→ WHAT THE EXERCISE ASKS:
All material below is to be reproduced exactly.

Modeling code records:
◆ ◆ ◆

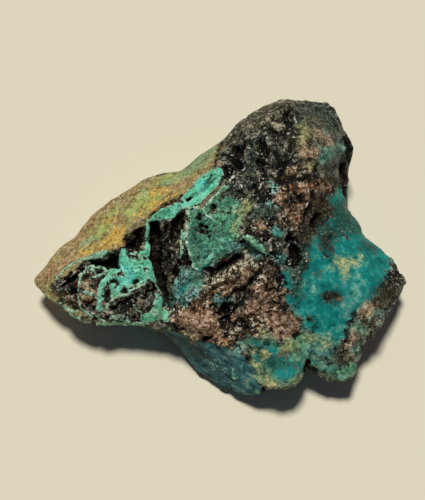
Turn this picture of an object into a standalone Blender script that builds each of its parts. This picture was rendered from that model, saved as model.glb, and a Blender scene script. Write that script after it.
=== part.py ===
"""A rough hand specimen of turquoise grown in dark host rock: one closed stone with a flat resting face.

The stone is drawn as lines of points in millimetres.  Every line runs over the stone from its left
tip to its right tip, and together the lines go once round it: up the front, over the top, down the
back and under the foot.  Neighbouring lines are joined by triangles and the long edges are divided.
Lumps, clefts, pits and raised veins are then worked into that skin, and a rough grain is laid over
it.  The resting face stays flat.
"""

import bpy
import bmesh
from mathutils import Vector, noise

MM = 0.001

# Where all the lines start and end: the two pointed ends of the stone.
LEFT_TIP = (-26.6, -4.7, 4.4)
RIGHT_TIP = (26.7, -4.8, 4.6)

# The lower edge of the front: an overhang under the left arm, a steep foot in the middle, and the
# overhanging corner and lobe on the right.
FRONT_FOOT = [
    (-24.4, -7.1, 4.8), (-22.1, -9.1, 5.4), (-19.5, -10.5, 5.5), (-16.9, -11.2, 5.1),
    (-13.9, -11.0, 4.8), (-10.4, -11.3, 4.9), (-8.5, -12.0, 4.7), (-7.1, -12.7, 3.8),
    (-6.2, -13.2, 2.2), (-5.4, -14.2, 1.0), (-2.7, -16.9, 0.7), (0.8, -19.2, 1.0),
    (2.8, -20.5, 1.6), (5.0, -21.3, 3.2), (7.1, -21.0, 5.1), (9.6, -20.4, 5.4),
    (11.0, -19.4, 5.4), (12.2, -18.1, 4.8), (13.7, -18.9, 4.0), (15.3, -19.4, 3.9),
    (17.3, -19.5, 4.3), (18.7, -18.6, 4.7), (19.8, -16.2, 5.8), (21.1, -14.1, 5.5),
    (22.5, -11.8, 6.0), (24.0, -9.1, 6.2), (25.6, -6.6, 5.1),
]
# The edge where the top turns over into the steep front faces.
FRONT_RIM = [
    (-24.6, -7.1, 5.3), (-22.2, -9.2, 6.0), (-19.7, -10.9, 6.2), (-16.9, -11.9, 6.0),
    (-13.7, -11.7, 5.9), (-10.2, -11.7, 6.1), (-7.7, -12.0, 6.3), (-5.4, -12.7, 6.9),
    (-3.2, -13.9, 7.3), (-0.6, -15.1, 7.7), (1.7, -16.4, 7.5), (3.8, -18.2, 6.5),
    (5.7, -20.5, 5.5), (7.3, -21.2, 6.0), (9.5, -20.6, 6.2), (10.7, -19.5, 6.2),
    (11.8, -17.7, 6.2), (13.8, -18.2, 6.2), (15.5, -15.6, 7.3), (17.6, -12.4, 8.5),
    (20.3, -9.3, 8.7), (22.5, -6.8, 7.8), (24.6, -5.2, 6.6),
]
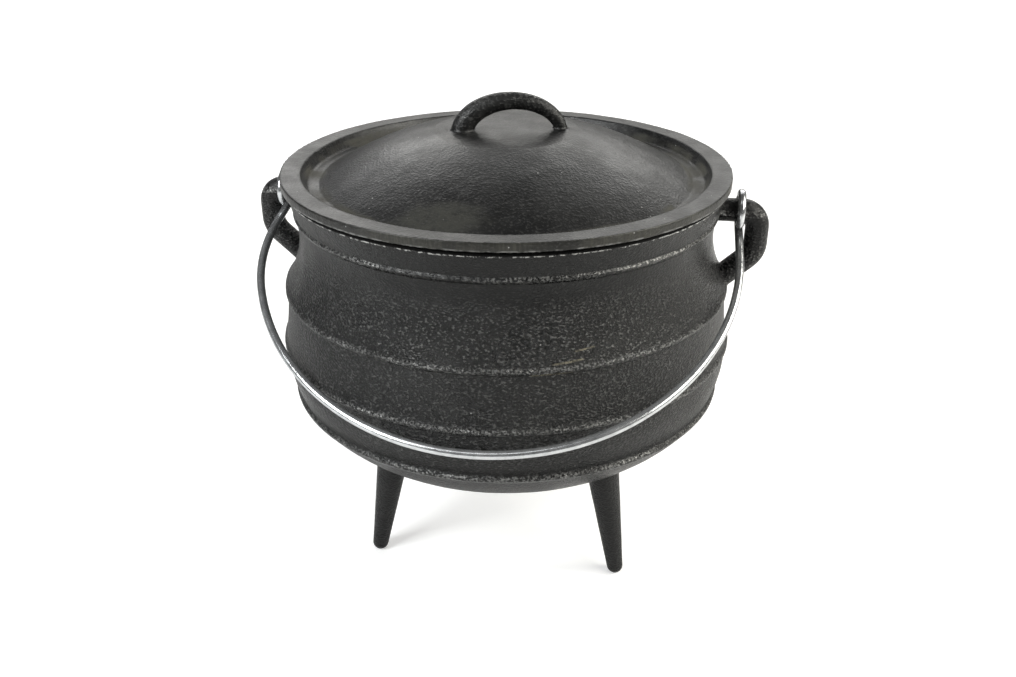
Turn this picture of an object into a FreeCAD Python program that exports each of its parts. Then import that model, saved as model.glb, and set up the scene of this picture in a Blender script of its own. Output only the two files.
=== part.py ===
import FreeCAD, Part
import math
import os
import Sketcher
from FreeCAD import Placement, Rotation, Vector

os.makedirs("parts", exist_ok=True)

# Three-legged cast-iron pot with a lid and a wire bail.
# Millimetres, +Z up, ground at Z = 0, the pot's axis is Z and the ears lie along X.
# The front is -Y, where the bail hangs down against the belly.

doc = FreeCAD.newDocument("potjie_pot")
sheet = doc.addObject("Spreadsheet::Sheet", "Sizes")

SIZES = {
    # pot outline: each place is a rise above the one below it and an inset from the belly
    "belly_radius": 135.1,
    "bottom_height": 68.5,
    "turn_rise": 22.5,
    "turn_inset": 37.6,
    "turn_curve": 88.0,
    "belly_low_rise": 31.2,
    "belly_low_inset": 4.4,
    "belly_rise": 31.6,
    "belly_curve": 58.0,
    "waist_rise": 22.2,
    "waist_inset": 2.8,
    "waist_curve": 160.0,
    "shoulder_rise": 11.0,
    "shoulder_inset": 3.5,
    "neck_rise": 43.6,
    "neck_inset": 11.9,
    "neck_curve": 56.0,
    "collar_rise": 4.6,
    "collar_step": 1.2,
    "rim_rise": 14.3,
    "rim_step": 2.8,
    # pot wall and mouth
    "wall_thickness": 5.5,
    "rim_width": 6.2,
    "rim_bevel": 2.4,
    "rim_bevel_width": 2.6,
    "mouth_depth": 11.0,
    # raised rings cast on the outside
    "ring_width": 5.0,
    "ring_rise": 1.5,
    "ring_bevel": 1.5,
    "collar_ring_width": 3.8,
    "collar_ring_rise": 1.4,
    "collar_ring_bevel": 1.3,
    # ears
    "ear_rod_radius": 6.8,
    "ear_drop": 16.7,
    "ear_corner_radius": 9.4,
    "ear_lower_corner_radius": 13.0,
    "ear_depth": 24.8,
    "ear_foot_sink": 8.6,
    "ear_foot_drop": 1.0,
    # legs
    "leg_tip_inset": 45.3,
    "leg_tip_radius": 5.1,
    "leg_tip_flat_radius": 1.8,
    "leg_lean": 16.2,
    "leg_top_sink": 1.0,
    "leg_top_radius": 11.6,
    # lid
    "lid_overhang": 2.8,
    "lid_flange_thickness": 5.0,
    "lid_flange_width": 11.6,
    "lid_wall_thickness": 5.0,
    "lid_mouth_clearance": 1.2,
    "lid_channel_depth": 7.4,
    "lid_channel_slope": 3.6,
    "lid_channel_width": 6.4,
    "lid_dome_rise": 27.4,
    "lid_dome_curve": 215.0,
    "lid_top_radius": 41.5,
    "lid_top_rise": 0.9,
    "lid_turn": 13.0,
    # lid handle
    "handle_centre": 3.0,
    "handle_half_span": 28.6,
    "handle_rise": 16.9,
    "handle_sink": 2.6,
    "handle_thick_radius": 6.6,
    "handle_thin_radius": 3.5,
    "handle_depth_offset": -3.0,
    # bail
    "bail_wire_diameter": 4.8,
    "eye_clearance": 0.6,
    "eye_lid_gap": 3.8,
    "eye_ear_gap": 1.2,
    "eye_wrap": 281.0,
    "shank_bend_radius": 14.0,
    "shank_straight": 2.0,
    "right_shank_spread": 2.5,
    "left_shank_spread": 13.0,
    "right_side_tighter": 14.0,
    "left_side_tighter": 54.0,
    "bail_belly_gap": 10.9,
    "bail_curve_centre": 18.9,
    "bail_curve_offset": 1.0,
    "bail_rest_gap": 0.3,
}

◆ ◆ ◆

→ FULL SOLUTION:
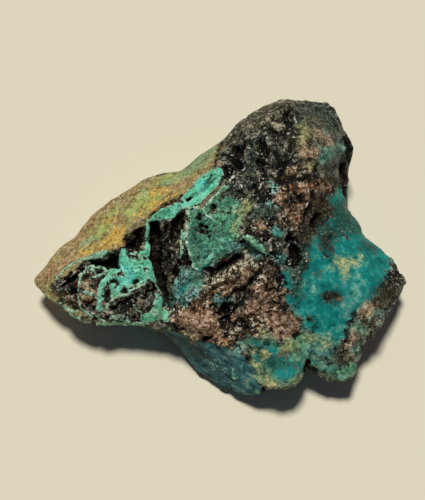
Turn this picture of an object into a standalone Blender script that builds each of its parts. This picture was rendered from that model, saved as model.glb, and a Blender scene script. Write that script after it.
=== part.py ===
"""A rough hand specimen of turquoise grown in dark host rock: one closed stone with a flat resting face.

The stone is drawn as lines of points in millimetres.  Every line runs over the stone from its left
tip to its right tip, and together the lines go once round it: up the front, over the top, down the
back and under the foot.  Neighbouring lines are joined by triangles and the long edges are divided.
Lumps, clefts, pits and raised veins are then worked into that skin, and a rough grain is laid over
it.  The resting face stays flat.
"""

import bpy
import bmesh
from mathutils import Vector, noise

MM = 0.001

# Where all the lines start and end: the two pointed ends of the stone.
LEFT_TIP = (-26.6, -4.7, 4.4)
RIGHT_TIP = (26.7, -4.8, 4.6)

# The lower edge of the front: an overhang under the left arm, a steep foot in the middle, and the
# overhanging corner and lobe on the right.
FRONT_FOOT = [
    (-24.4, -7.1, 4.8), (-22.1, -9.1, 5.4), (-19.5, -10.5, 5.5), (-16.9, -11.2, 5.1),
    (-13.9, -11.0, 4.8), (-10.4, -11.3, 4.9), (-8.5, -12.0, 4.7), (-7.1, -12.7, 3.8),
    (-6.2, -13.2, 2.2), (-5.4, -14.2, 1.0), (-2.7, -16.9, 0.7), (0.8, -19.2, 1.0),
    (2.8, -20.5, 1.6), (5.0, -21.3, 3.2), (7.1, -21.0, 5.1), (9.6, -20.4, 5.4),
    (11.0, -19.4, 5.4), (12.2, -18.1, 4.8), (13.7, -18.9, 4.0), (15.3, -19.4, 3.9),
    (17.3, -19.5, 4.3), (18.7, -18.6, 4.7), (19.8, -16.2, 5.8), (21.1, -14.1, 5.5),
    (22.5, -11.8, 6.0), (24.0, -9.1, 6.2), (25.6, -6.6, 5.1),
]
# The edge where the top turns over into the steep front faces.
FRONT_RIM = [
    (-24.6, -7.1, 5.3), (-22.2, -9.2, 6.0), (-19.7, -10.9, 6.2), (-16.9, -11.9, 6.0),
    (-13.7, -11.7, 5.9), (-10.2, -11.7, 6.1), (-7.7, -12.0, 6.3), (-5.4, -12.7, 6.9),
    (-3.2, -13.9, 7.3), (-0.6, -15.1, 7.7), (1.7, -16.4, 7.5), (3.8, -18.2, 6.5),
    (5.7, -20.5, 5.5), (7.3, -21.2, 6.0), (9.5, -20.6, 6.2), (10.7, -19.5, 6.2),
    (11.8, -17.7, 6.2), (13.8, -18.2, 6.2), (15.5, -15.6, 7.3), (17.6, -12.4, 8.5),
    (20.3, -9.3, 8.7), (22.5, -6.8, 7.8), (24.6, -5.2, 6.6),
]
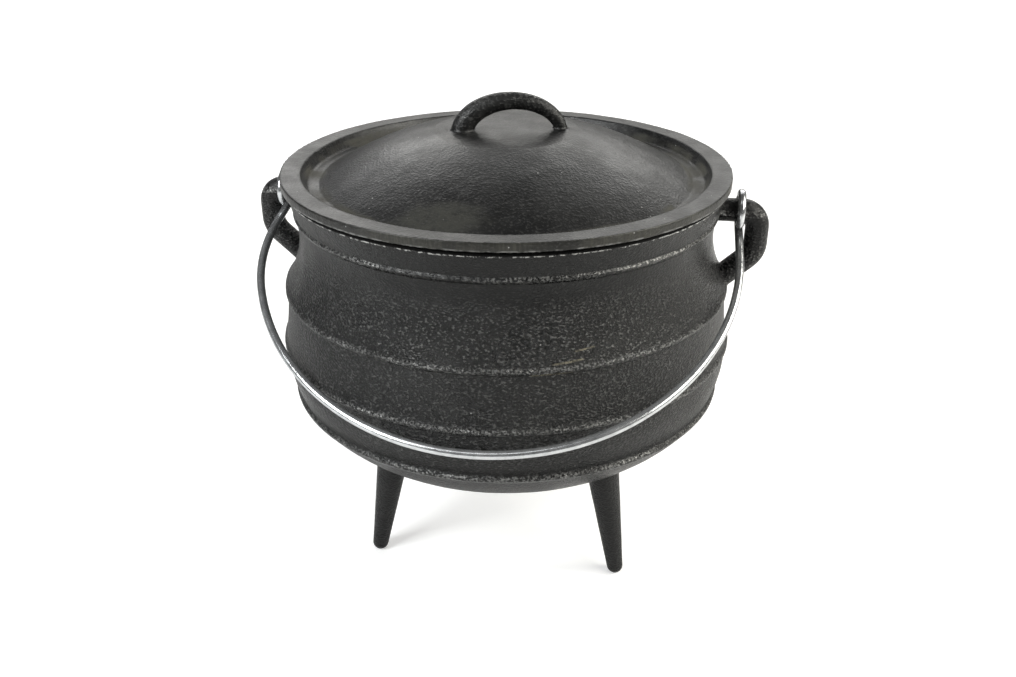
Turn this picture of an object into a FreeCAD Python program that exports each of its parts. Then import that model, saved as model.glb, and set up the scene of this picture in a Blender script of its own. Output only the two files.
=== part.py ===
import FreeCAD, Part
import math
import os
import Sketcher
from FreeCAD import Placement, Rotation, Vector

os.makedirs("parts", exist_ok=True)

# Three-legged cast-iron pot with a lid and a wire bail.
# Millimetres, +Z up, ground at Z = 0, the pot's axis is Z and the ears lie along X.
# The front is -Y, where the bail hangs down against the belly.

doc = FreeCAD.newDocument("potjie_pot")
sheet = doc.addObject("Spreadsheet::Sheet", "Sizes")

SIZES = {
    # pot outline: each place is a rise above the one below it and an inset from the belly
    "belly_radius": 135.1,
    "bottom_height": 68.5,
    "turn_rise": 22.5,
    "turn_inset": 37.6,
    "turn_curve": 88.0,
    "belly_low_rise": 31.2,
    "belly_low_inset": 4.4,
    "belly_rise": 31.6,
    "belly_curve": 58.0,
    "waist_rise": 22.2,
    "waist_inset": 2.8,
    "waist_curve": 160.0,
    "shoulder_rise": 11.0,
    "shoulder_inset": 3.5,
    "neck_rise": 43.6,
    "neck_inset": 11.9,
    "neck_curve": 56.0,
    "collar_rise": 4.6,
    "collar_step": 1.2,
    "rim_rise": 14.3,
    "rim_step": 2.8,
    # pot wall and mouth
    "wall_thickness": 5.5,
    "rim_width": 6.2,
    "rim_bevel": 2.4,
    "rim_bevel_width": 2.6,
    "mouth_depth": 11.0,
    # raised rings cast on the outside
    "ring_width": 5.0,
    "ring_rise": 1.5,
    "ring_bevel": 1.5,
    "collar_ring_width": 3.8,
    "collar_ring_rise": 1.4,
    "collar_ring_bevel": 1.3,
    # ears
    "ear_rod_radius": 6.8,
    "ear_drop": 16.7,
    "ear_corner_radius": 9.4,
    "ear_lower_corner_radius": 13.0,
    "ear_depth": 24.8,
    "ear_foot_sink": 8.6,
    "ear_foot_drop": 1.0,
    # legs
    "leg_tip_inset": 45.3,
    "leg_tip_radius": 5.1,
    "leg_tip_flat_radius": 1.8,
    "leg_lean": 16.2,
    "leg_top_sink": 1.0,
    "leg_top_radius": 11.6,
    # lid
    "lid_overhang": 2.8,
    "lid_flange_thickness": 5.0,
    "lid_flange_width": 11.6,
    "lid_wall_thickness": 5.0,
    "lid_mouth_clearance": 1.2,
    "lid_channel_depth": 7.4,
    "lid_channel_slope": 3.6,
    "lid_channel_width": 6.4,
    "lid_dome_rise": 27.4,
    "lid_dome_curve": 215.0,
    "lid_top_radius": 41.5,
    "lid_top_rise": 0.9,
    "lid_turn": 13.0,
    # lid handle
    "handle_centre": 3.0,
    "handle_half_span": 28.6,
    "handle_rise": 16.9,
    "handle_sink": 2.6,
    "handle_thick_radius": 6.6,
    "handle_thin_radius": 3.5,
    "handle_depth_offset": -3.0,
    # bail
    "bail_wire_diameter": 4.8,
    "eye_clearance": 0.6,
    "eye_lid_gap": 3.8,
    "eye_ear_gap": 1.2,
    "eye_wrap": 281.0,
    "shank_bend_radius": 14.0,
    "shank_straight": 2.0,
    "right_shank_spread": 2.5,
    "left_shank_spread": 13.0,
    "right_side_tighter": 14.0,
    "left_side_tighter": 54.0,
    "bail_belly_gap": 10.9,
    "bail_curve_centre": 18.9,
    "bail_curve_offset": 1.0,
    "bail_rest_gap": 0.3,
}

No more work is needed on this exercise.